To conclude, do you think arbitration is a suitable long-term solution regarding the topic of climate change as it is a pressing issue which affects all of us – yet with a higher burden on some vulnerable groups?

“I need to be realistic, Arbitration is not a solution to all problems arising out of climate change disputes. But it is a powerful tool.”

Key elements …

The interview with Dr Artemis Malliaropoulou shed light on the significance of Arbitration as a valuable tool for addressing climate change disputes and promoting climate justice. The historical roots of Arbitration in environmental issues, such as the Trail Smelter case, demonstrate its long-standing role in resolving environmental conflicts before climate change was formally defined. Dr Malliaropoulou highlighted the efficiency, expeditiousness, expertise, even-handedness, and enforceability of Arbitration as advantages over court proceedings in handling climate-related disputes.

Furthermore, Dr. Malliaropoulou discussed the critical role of consent and flexibility in Arbitration, emphasizing the need for Indigenous communities to give their consent and participate meaningfully in dispute resolution processes. She highlighted various mechanisms, such as international agreements, guidelines, and transparency, that can ensure the protection of Indigenous Rights in Arbitration proceedings.

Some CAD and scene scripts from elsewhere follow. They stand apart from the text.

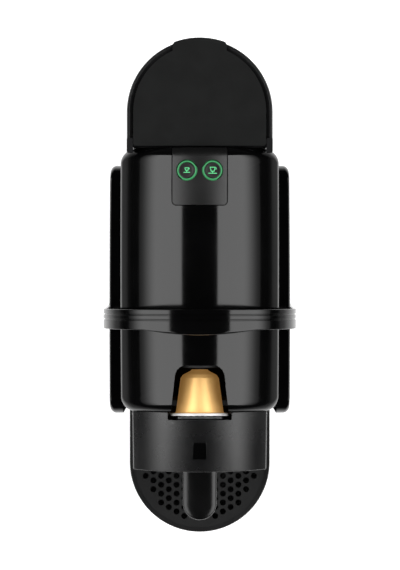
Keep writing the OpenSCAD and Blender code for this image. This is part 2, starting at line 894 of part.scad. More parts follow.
module coffee_capsule() {
  color([0.85, 0.62, 0.3]) at_capsule() difference() {
    rotate_extrude() polygon([[0, 0], [cap_rim_r, 0], [cap_rim_r, 0.5], [14.75, 0.9],
      [11.75, 22.4], [10.6, 24.2], [5.2, 27.2], [4.6, 27.5], [0, 27.5]]);
    rotate_extrude() translate([0, -eps]) polygon([[0, 0], [14.2, 0], [11.2, 22],
      [10.2, 23.6], [4.6, 26.9], [0, 26.9]]);
  }
}

// Foil lid with its rolled edge
module capsule_foil() {
  color([0.85, 0.85, 0.85]) at_capsule() difference() {
    translate([0, 0, -1]) cylinder(r = cap_rim_r, h = 1);
    translate([0, 0, -1.5]) cylinder(r = cap_rim_r - 1.6, h = 1.2);
  }
}

base_chassis();
rubber_feet();
body_shell();
top_cover();
left_side_panel();
right_side_panel();
front_head_cover();
head_badge();
coffee_spout();
coffee_funnel();
capsule_guide();
extraction_plate();
drop_chute();
guide_rods();
button_panel();
espresso_light_ring();
lungo_light_ring();
button_board();
main_board();
board_screws();
housing_screws();
thermoblock();
thermal_fuses();
injector_pipe();
water_pump();
pump_mounts();
flow_meter();
flow_rotor();
inlet_tube();
pump_tube();
pressure_tube();
dock_spigot();
dock_seal();
cord_gland();
pivot_bushes();
lever_handle();
lever_shaft();
brew_piston();
slot_shutter();
piercing_blades();
cage_seal();
espresso_button();
espresso_icon();
lungo_button();
lungo_icon();
water_tank();
tank_valve();
tank_filter();
valve_poppet();
valve_spring();
tank_lid();
lid_pins();
drip_tray();
used_capsule_container();
cup_support();
cup_support_pin();
coffee_capsule();
capsule_foil();
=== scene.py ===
import json
import math

import bmesh
import bpy
from mathutils import Matrix, Vector
from mathutils.geometry import tessellate_polygon


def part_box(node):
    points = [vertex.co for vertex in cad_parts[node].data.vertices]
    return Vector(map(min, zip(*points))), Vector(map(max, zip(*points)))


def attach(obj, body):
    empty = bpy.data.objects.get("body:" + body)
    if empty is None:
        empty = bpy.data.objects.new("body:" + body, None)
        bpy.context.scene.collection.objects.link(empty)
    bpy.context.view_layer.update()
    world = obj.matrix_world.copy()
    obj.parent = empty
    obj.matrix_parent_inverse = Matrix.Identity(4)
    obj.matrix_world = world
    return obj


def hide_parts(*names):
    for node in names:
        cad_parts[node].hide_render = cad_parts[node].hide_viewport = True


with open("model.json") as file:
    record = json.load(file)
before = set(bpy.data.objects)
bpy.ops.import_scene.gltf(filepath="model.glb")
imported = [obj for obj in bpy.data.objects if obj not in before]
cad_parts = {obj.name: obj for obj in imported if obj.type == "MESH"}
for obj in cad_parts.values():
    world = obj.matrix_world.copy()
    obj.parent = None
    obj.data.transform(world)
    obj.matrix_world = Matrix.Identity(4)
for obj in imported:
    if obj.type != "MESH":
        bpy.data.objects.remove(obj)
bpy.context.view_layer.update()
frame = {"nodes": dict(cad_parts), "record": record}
MM = 0.001
record = frame["record"]
BODY_OF = {n: b for b, names in record["behaviour"]["bodies"].items() for n in names}
SLOT_OF = {s["node"]: s["material_slot"] for s in record["subparts"]}


def box_mm(node):
    """A CAD node's corners in millimetres."""
    lo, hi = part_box(node)
    return Vector(lo) / MM, Vector(hi) / MM


# ---------------------------------------------------------------- outlines
# An outline is a closed counter-clockwise list of (x, y, nx, ny) with outward normals.


def arc(cx, cy, r, a0, a1, n):
    """n equal steps from a0 to a1 degrees, both ends included."""
    pts = []
    for i in range(n + 1):
        a = math.radians(a0 + (a1 - a0) * i / n)
        pts.append((cx + r * math.cos(a), cy + r * math.sin(a), math.cos(a), math.sin(a)))
    return pts


def line(x0, y0, x1, y1, step):
    """Points strictly between two ends, with the normal to the right of the run."""
    length = math.hypot(x1 - x0, y1 - y0)
    n = max(1, int(round(length / step)))
    nx, ny = (y1 - y0) / length, -(x1 - x0) / length
    return [
        (x0 + (x1 - x0) * i / n, y0 + (y1 - y0) * i / n, nx, ny) for i in range(1, n)
    ]


def round_rect(x0, x1, y0, y1, radii, n=12, step=3.0):
    """radii: lower right, upper right, upper left, lower left."""
    a, b, c, d = radii
    out = line(x0 + d, y0, x1 - a, y0, step)
    out += arc(x1 - a, y0 + a, a, -90, 0, n)
    out += line(x1, y0 + a, x1, y1 - b, step)
    out += arc(x1 - b, y1 - b, b, 0, 90, n)
    out += line(x1 - b, y1, x0 + c, y1, step)
    out += arc(x0 + c, y1 - c, c, 90, 180, n)
    out += line(x0, y1 - c, x0, y0 + d, step)
    out += arc(x0 + d, y0 + d, d, 180, 270, n)
    return out


def d_outline(r, cy, y0, corner, n=64, step=3.0):
    """Round towards +Y about (0, cy), straight at y0; towards -Y if y0 > cy."""
    flip = -1 if y0 > cy else 1
    cy, y0 = flip * cy, flip * y0
    out = line(-r + corner, y0, r - corner, y0, step)
    out += arc(r - corner, y0 + corner, corner, -90, 0, 8)
    out += line(r, y0 + corner, r, cy, step)
    out += arc(0, cy, r, 0, 180, n)
    out += line(-r, cy, -r, y0 + corner, step)
    out += arc(-r + corner, y0 + corner, corner, 180, 270, 8)
    return [(flip * x, flip * y, flip * nx, flip * ny) for x, y, nx, ny in out]


def circle(r, n=96, cx=0.0, cy=0.0):
    return arc(cx, cy, r, 0, 360, n)[:-1]


def flat(outline):
    """An outline's points without their normals."""
    return [(x, y) for x, y, _, _ in outline]


def rounded_profile(points, n=5):
    """(inset, height, radius) corners to a polyline with those corners rounded."""
    out = []
    for i, (u, v, r) in enumerate(points):
        if r <= 0 or i in (0, len(points) - 1):
            out.append((u, v))
            continue
        p = Vector((u, v))
        a = (Vector(points[i - 1][:2]) - p).normalized()
        b = (Vector(points[i + 1][:2]) - p).normalized()
        half = a.angle(b) / 2
        reach = r / math.tan(half)
        centre = p + (a + b).normalized() * (r / math.sin(half))
        s, e = p + a * reach - centre, p + b * reach - centre
        turn = s.angle_signed(e)
        for k in range(n + 1):
            q = s.copy()
            q.rotate(Matrix.Rotation(-turn * k / n, 2))
            out.append(tuple(centre + q))
    return out


# ---------------------------------------------------------------- mesh building


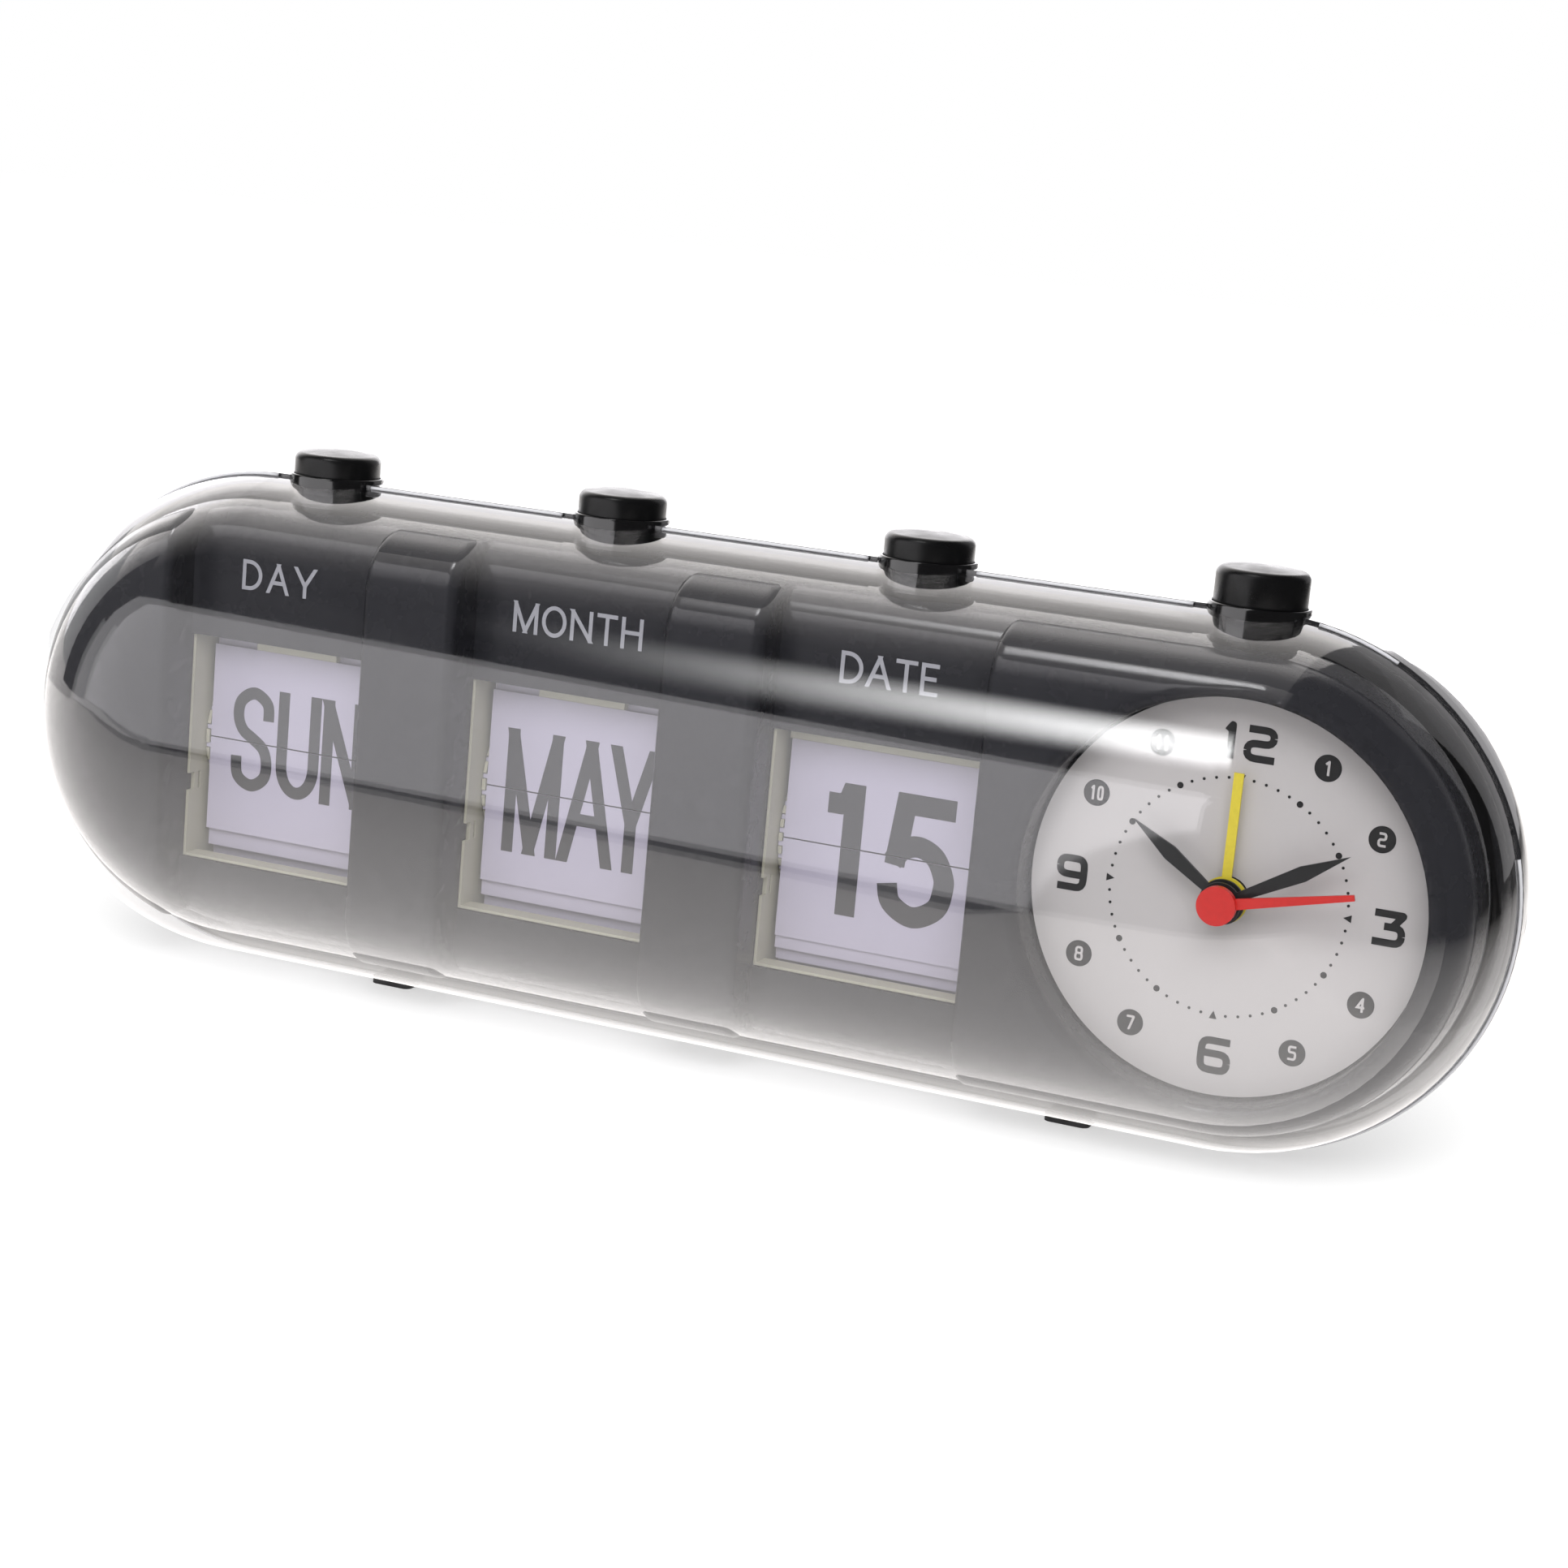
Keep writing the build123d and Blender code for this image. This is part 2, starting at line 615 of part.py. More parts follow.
def cheek_outline():
    """Side wall of a flip unit's cradle, seen from its right, with a slot for the ledge's end."""
    floor_back = FLOOR_Y + BODY_WALL + FIT
    sill = WINDOW_BOTTOM + FIT
    catch_front = AXLE_Y - PIN_CIRCLE - CATCH_GAP - CATCH_T
    bridge_top = BRIDGE_Z + PLATE_T
    with BuildSketch() as outline:
        with BuildLine():
            Polyline(
                (FRAME_FRONT_Y, sill),
                (floor_back, sill),
                (floor_back, sill - SILL_DROP),
                (AXLE_Y - FRAME_FOOT / 2, FRAME_FOOT_Z),
                (AXLE_Y + FRAME_FOOT / 2, FRAME_FOOT_Z),
                (AXLE_Y + PIN_CIRCLE, AXLE_Z - CHEEK_DOWN),
                (AXLE_Y + PIN_CIRCLE, AXLE_Z + CHEEK_UP),
                (BRIDGE_REAR_Y, bridge_top),
                (BRIDGE_FRONT_Y, bridge_top),
                (catch_front, WINDOW_TOP + CATCH_RISE),
                (catch_front, WINDOW_TOP - FIT),
                (FRAME_FRONT_Y, WINDOW_TOP - FIT),
                close=True,
            )
        make_face()
        with Locations((FRAME_FRONT_Y + LEDGE / 2, AXLE_Z - SLOT_DROP)):
            Rectangle(LEDGE, SLOT, mode=Mode.SUBTRACT)
        with Locations((AXLE_Y, AXLE_Z)):
            Circle(AXLE_R + RUNNING, mode=Mode.SUBTRACT)
    return outline.sketch


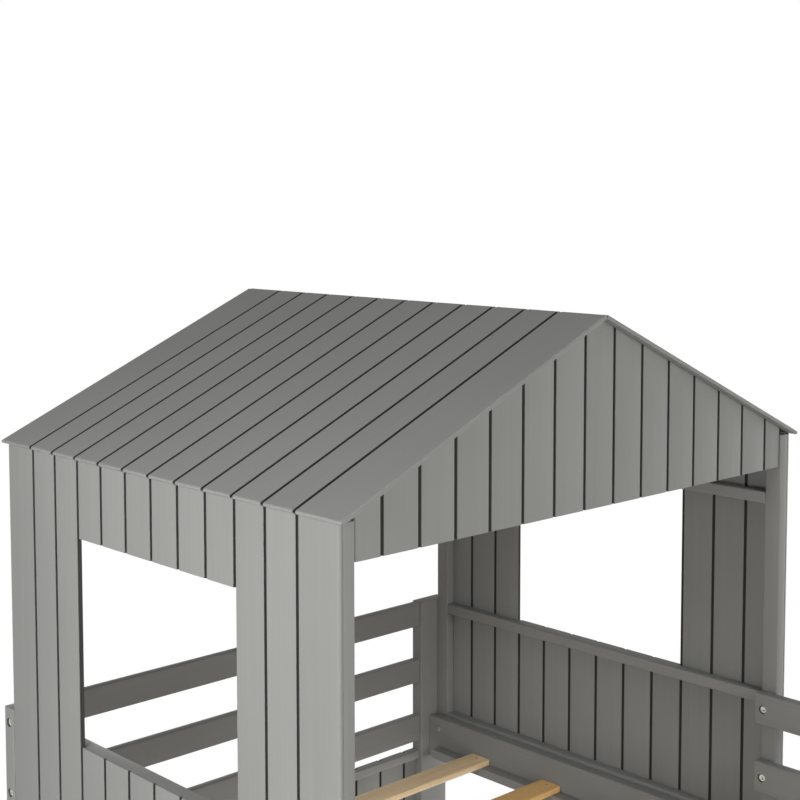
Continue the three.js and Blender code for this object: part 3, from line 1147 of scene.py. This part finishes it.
@dataclass(frozen=True)
class Bore:
    """A blind bore for a bolt's head: where it enters and the way that it runs."""

    entry: Vector
    way: Vector
    diameter: float = 16 * MM
    depth: float = 9 * MM
    overrun: float = 5 * MM
    facets: int = 40

    def rings(self) -> list[list[Vector]]:
        """Draws the cutting cylinder.

        Returns:
            Its ring outside the bar and its ring on the bore's floor.
        """
        side = self.way.orthogonal().normalized()
        rise = self.way.cross(side)
        rim = [
            (side * math.cos(t) + rise * math.sin(t)) * self.diameter / 2
            for t in round_turns(self.facets)
        ]
        centres = [self.entry + self.way * run for run in (-self.overrun, self.depth)]
        return [[centre + point for point in rim] for centre in centres]

    def head_seat(self) -> Seat:
        """Gives the point on the bore's floor and the way that a bolt's head faces."""
        return self.entry + self.way * self.depth, -self.way


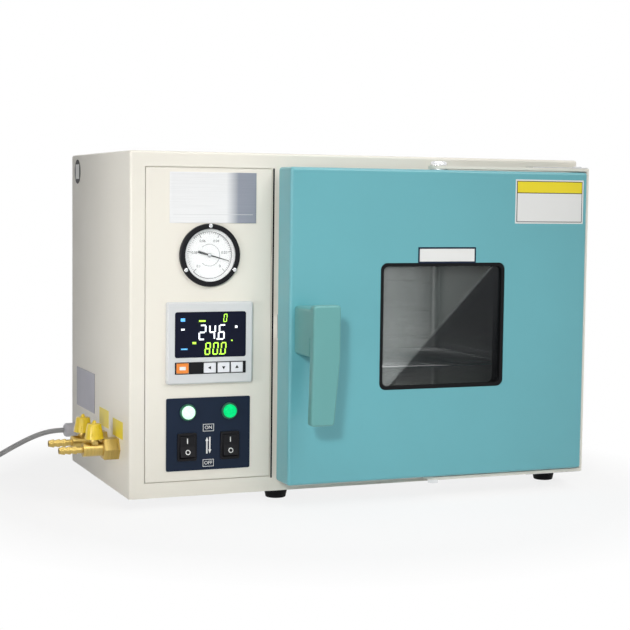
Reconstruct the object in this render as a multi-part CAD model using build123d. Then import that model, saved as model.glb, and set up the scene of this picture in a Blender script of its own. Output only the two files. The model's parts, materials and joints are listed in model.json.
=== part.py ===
"""Bench-top vacuum drying oven: cream steel casing, control column on the left, and a
window door on a swinging yoke over a stainless vacuum chamber.

Every piece is modelled from the casing's front left corner at floor level: x to the right,
y to the back, z up, in millimetres.  On export the whole oven is moved so that its origin
is the middle of its footprint on the bench (cord apart).  Two pieces in one seat share the
same named values, with a named clearance between them.
"""
import math
import os

from build123d import *

# ---------------------------------------------------------------- casing
sheet = 1.2                     # casing steel sheet
casing_bend = 3.5               # outer bend radius of the casing edges
foot_height = 14.0
foot_radius = 16.0
foot_taper = 3.0                # the foot is this much narrower at the bench
foot_left_inset = 16.5          # door's left edge to the left feet
foot_right_inset = 24.0
foot_front_y = 31.0
foot_back_inset = 30.0
foot_round = 1.5
nut_height = 3.0
nut_thread = 1.0                # screw end beyond its nut
fit = 0.1                       # clearance between sheet parts
soft_gap = 0.3                  # clearance between parts that move on each other
flange_height = 14.0            # folded edge of the base pan
louvre_length = 56.0
louvre_height = 4.0
louvre_pitch = 14.0
louvre_rows = 9
louvre_spread = 38.0            # column's middle to each row of slots
louvre_hood = 2.0               # raised rim round a slot
screw_head_radius = 3.6
screw_head_height = 2.2
screw_head_round = 1.0
screw_shank_radius = 1.8
screw_shank_length = 7.0
cover_screw_inset = 8.0

# ---------------------------------------------------------------- control column
panel_left = 19.0
panel_width = 166.0
panel_bottom_inset = 19.0       # above the casing's underside
panel_top_inset = 19.0          # below the casing's top
panel_seam = 1.0                # open joint round the panel
panel_sheet = 1.5
panel_fold = 3.0                # depth of the panel's folded edge
ledge_width = 9.0
panel_door_gap = 3.5            # control panel's edge to the door
divider_inset = 3.5             # divider behind the door's left edge

gauge_height = 302.0            # centre above the casing's underside
gauge_flange_radius = 39.2
gauge_face_radius = 33.6
gauge_lip = 0.8                 # flange over the edge of the lens
gauge_flange_round = 1.6
gauge_flange_thickness = 5.0
gauge_case_depth = 30.0
gauge_wall = 1.2
gauge_glass_thickness = 1.5
gauge_dial_thickness = 0.8
gauge_screw_circle = 36.5
gauge_screw_angles = (90, 210, 330)
gauge_screw_radius = 1.3
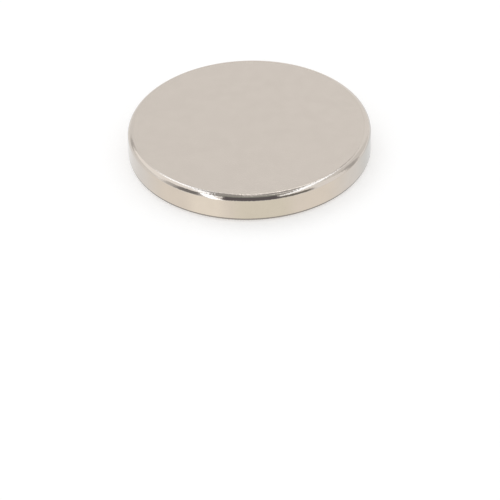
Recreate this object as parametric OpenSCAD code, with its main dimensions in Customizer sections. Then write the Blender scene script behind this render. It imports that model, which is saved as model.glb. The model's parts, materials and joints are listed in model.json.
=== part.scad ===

The discussion underlined the intersectionality of environmental challenges, recognizing that marginalized communities are among the most vulnerable to the impacts of climate change. Dr Malliaropoulou suggested that, with the right measures in place, Arbitration can be a suitable mechanism for resolving disputes while taking Indigenous Rights into consideration. She also addressed the issue of resource constraints among Indigenous communities and suggested solutions such as third-party funding and pro bono legal assistance.